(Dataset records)
****************

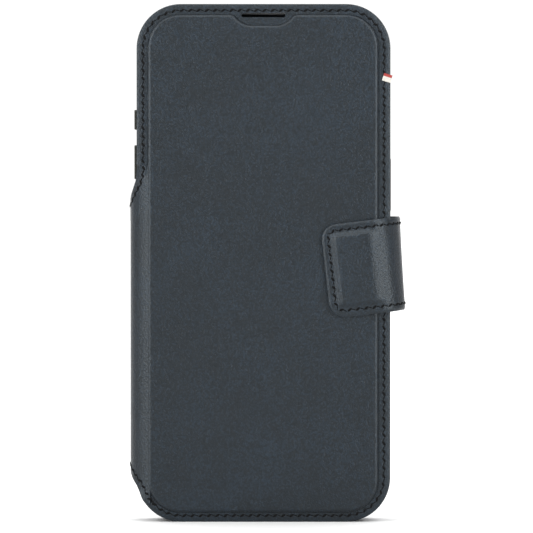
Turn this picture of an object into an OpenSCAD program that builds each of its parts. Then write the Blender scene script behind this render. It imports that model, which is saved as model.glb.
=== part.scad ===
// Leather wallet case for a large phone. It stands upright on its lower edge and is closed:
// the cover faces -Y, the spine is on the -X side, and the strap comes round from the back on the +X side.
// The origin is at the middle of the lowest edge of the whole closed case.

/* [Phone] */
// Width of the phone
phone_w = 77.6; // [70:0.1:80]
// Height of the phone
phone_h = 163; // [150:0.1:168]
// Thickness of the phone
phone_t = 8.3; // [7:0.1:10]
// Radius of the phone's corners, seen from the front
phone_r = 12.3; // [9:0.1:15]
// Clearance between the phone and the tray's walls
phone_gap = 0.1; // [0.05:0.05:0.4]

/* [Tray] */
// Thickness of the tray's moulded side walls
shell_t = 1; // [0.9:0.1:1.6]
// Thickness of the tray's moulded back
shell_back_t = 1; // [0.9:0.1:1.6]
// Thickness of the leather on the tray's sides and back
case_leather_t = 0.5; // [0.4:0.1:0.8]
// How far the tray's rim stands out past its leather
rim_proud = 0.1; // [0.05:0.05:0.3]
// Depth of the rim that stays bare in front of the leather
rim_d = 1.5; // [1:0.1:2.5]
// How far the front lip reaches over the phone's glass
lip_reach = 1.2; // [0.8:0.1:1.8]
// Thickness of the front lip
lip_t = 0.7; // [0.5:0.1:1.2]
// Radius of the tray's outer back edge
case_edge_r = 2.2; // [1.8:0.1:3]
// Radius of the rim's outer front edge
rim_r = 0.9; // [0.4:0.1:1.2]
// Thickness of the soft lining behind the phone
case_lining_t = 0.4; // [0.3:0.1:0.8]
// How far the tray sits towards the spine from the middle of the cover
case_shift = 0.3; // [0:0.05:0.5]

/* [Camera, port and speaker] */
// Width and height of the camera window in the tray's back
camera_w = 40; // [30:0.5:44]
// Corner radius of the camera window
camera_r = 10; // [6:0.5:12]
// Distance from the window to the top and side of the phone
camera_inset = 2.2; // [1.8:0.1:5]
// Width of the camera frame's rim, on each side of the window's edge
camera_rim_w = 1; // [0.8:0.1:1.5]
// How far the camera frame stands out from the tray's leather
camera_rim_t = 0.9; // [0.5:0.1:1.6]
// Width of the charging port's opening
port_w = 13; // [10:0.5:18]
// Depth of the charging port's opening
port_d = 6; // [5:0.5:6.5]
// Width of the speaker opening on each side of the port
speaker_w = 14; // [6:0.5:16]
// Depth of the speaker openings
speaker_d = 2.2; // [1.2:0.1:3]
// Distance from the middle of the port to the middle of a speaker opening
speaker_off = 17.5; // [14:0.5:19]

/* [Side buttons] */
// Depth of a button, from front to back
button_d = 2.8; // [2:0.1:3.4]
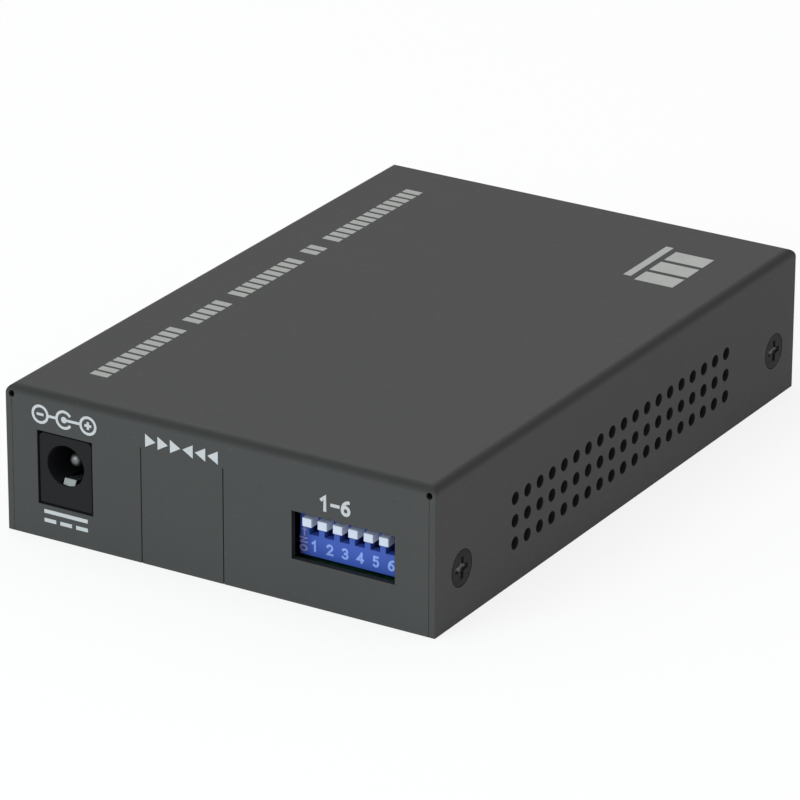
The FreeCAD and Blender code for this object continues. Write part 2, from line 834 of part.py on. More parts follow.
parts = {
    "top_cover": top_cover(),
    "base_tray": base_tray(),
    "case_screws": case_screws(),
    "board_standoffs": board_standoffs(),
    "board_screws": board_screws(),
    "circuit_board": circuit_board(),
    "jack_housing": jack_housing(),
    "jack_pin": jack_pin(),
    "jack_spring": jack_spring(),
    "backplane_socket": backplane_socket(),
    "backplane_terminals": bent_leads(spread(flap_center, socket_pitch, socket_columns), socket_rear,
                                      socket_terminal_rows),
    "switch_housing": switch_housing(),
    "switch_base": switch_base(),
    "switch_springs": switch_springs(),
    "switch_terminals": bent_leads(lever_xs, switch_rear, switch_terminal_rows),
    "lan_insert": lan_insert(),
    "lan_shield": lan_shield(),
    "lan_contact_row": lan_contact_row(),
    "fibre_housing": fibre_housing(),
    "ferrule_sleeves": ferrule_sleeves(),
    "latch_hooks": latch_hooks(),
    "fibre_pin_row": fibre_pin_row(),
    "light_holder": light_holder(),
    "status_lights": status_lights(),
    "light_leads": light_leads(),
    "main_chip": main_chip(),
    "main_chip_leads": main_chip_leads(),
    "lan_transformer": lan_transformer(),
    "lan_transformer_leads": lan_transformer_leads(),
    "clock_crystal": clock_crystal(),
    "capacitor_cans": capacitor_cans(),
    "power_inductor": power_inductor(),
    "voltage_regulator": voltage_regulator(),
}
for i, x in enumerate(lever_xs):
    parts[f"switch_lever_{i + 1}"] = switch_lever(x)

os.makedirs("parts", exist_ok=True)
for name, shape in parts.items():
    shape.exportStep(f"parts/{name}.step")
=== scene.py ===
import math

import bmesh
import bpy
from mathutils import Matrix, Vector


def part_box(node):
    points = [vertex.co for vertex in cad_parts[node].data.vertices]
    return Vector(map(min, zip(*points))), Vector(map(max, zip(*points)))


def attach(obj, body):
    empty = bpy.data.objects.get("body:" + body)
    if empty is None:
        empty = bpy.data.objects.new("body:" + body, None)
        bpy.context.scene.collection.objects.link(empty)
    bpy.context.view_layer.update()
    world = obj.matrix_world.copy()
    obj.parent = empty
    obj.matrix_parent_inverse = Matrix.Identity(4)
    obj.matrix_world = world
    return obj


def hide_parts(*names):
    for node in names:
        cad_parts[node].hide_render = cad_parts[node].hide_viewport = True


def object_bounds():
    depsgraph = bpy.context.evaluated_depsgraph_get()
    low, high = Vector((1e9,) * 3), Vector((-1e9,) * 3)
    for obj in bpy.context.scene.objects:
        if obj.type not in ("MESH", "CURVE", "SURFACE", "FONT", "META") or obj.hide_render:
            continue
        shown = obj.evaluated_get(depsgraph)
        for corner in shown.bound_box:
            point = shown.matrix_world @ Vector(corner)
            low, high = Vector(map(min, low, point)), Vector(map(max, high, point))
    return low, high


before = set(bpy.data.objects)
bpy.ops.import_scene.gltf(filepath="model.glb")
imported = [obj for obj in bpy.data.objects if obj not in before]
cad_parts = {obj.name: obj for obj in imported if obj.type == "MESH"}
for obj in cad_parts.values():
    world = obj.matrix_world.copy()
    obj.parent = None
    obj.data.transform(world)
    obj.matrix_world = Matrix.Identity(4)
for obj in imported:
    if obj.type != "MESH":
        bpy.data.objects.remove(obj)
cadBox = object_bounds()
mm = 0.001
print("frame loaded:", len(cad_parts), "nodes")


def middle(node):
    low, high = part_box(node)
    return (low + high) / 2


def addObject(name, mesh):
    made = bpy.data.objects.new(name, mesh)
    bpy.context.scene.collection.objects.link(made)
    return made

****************

Retype exactly the lines above, from the one with "for i, x in" through the one with "obj.data.transform(world)", inclusive.

for i, x in enumerate(lever_xs):
    parts[f"switch_lever_{i + 1}"] = switch_lever(x)

os.makedirs("parts", exist_ok=True)
for name, shape in parts.items():
    shape.exportStep(f"parts/{name}.step")
=== scene.py ===
import math

import bmesh
import bpy
from mathutils import Matrix, Vector


def part_box(node):
    points = [vertex.co for vertex in cad_parts[node].data.vertices]
    return Vector(map(min, zip(*points))), Vector(map(max, zip(*points)))


def attach(obj, body):
    empty = bpy.data.objects.get("body:" + body)
    if empty is None:
        empty = bpy.data.objects.new("body:" + body, None)
        bpy.context.scene.collection.objects.link(empty)
    bpy.context.view_layer.update()
    world = obj.matrix_world.copy()
    obj.parent = empty
    obj.matrix_parent_inverse = Matrix.Identity(4)
    obj.matrix_world = world
    return obj


def hide_parts(*names):
    for node in names:
        cad_parts[node].hide_render = cad_parts[node].hide_viewport = True


def object_bounds():
    depsgraph = bpy.context.evaluated_depsgraph_get()
    low, high = Vector((1e9,) * 3), Vector((-1e9,) * 3)
    for obj in bpy.context.scene.objects:
        if obj.type not in ("MESH", "CURVE", "SURFACE", "FONT", "META") or obj.hide_render:
            continue
        shown = obj.evaluated_get(depsgraph)
        for corner in shown.bound_box:
            point = shown.matrix_world @ Vector(corner)
            low, high = Vector(map(min, low, point)), Vector(map(max, high, point))
    return low, high


before = set(bpy.data.objects)
bpy.ops.import_scene.gltf(filepath="model.glb")
imported = [obj for obj in bpy.data.objects if obj not in before]
cad_parts = {obj.name: obj for obj in imported if obj.type == "MESH"}
for obj in cad_parts.values():
    world = obj.matrix_world.copy()
    obj.parent = None
    obj.data.transform(world)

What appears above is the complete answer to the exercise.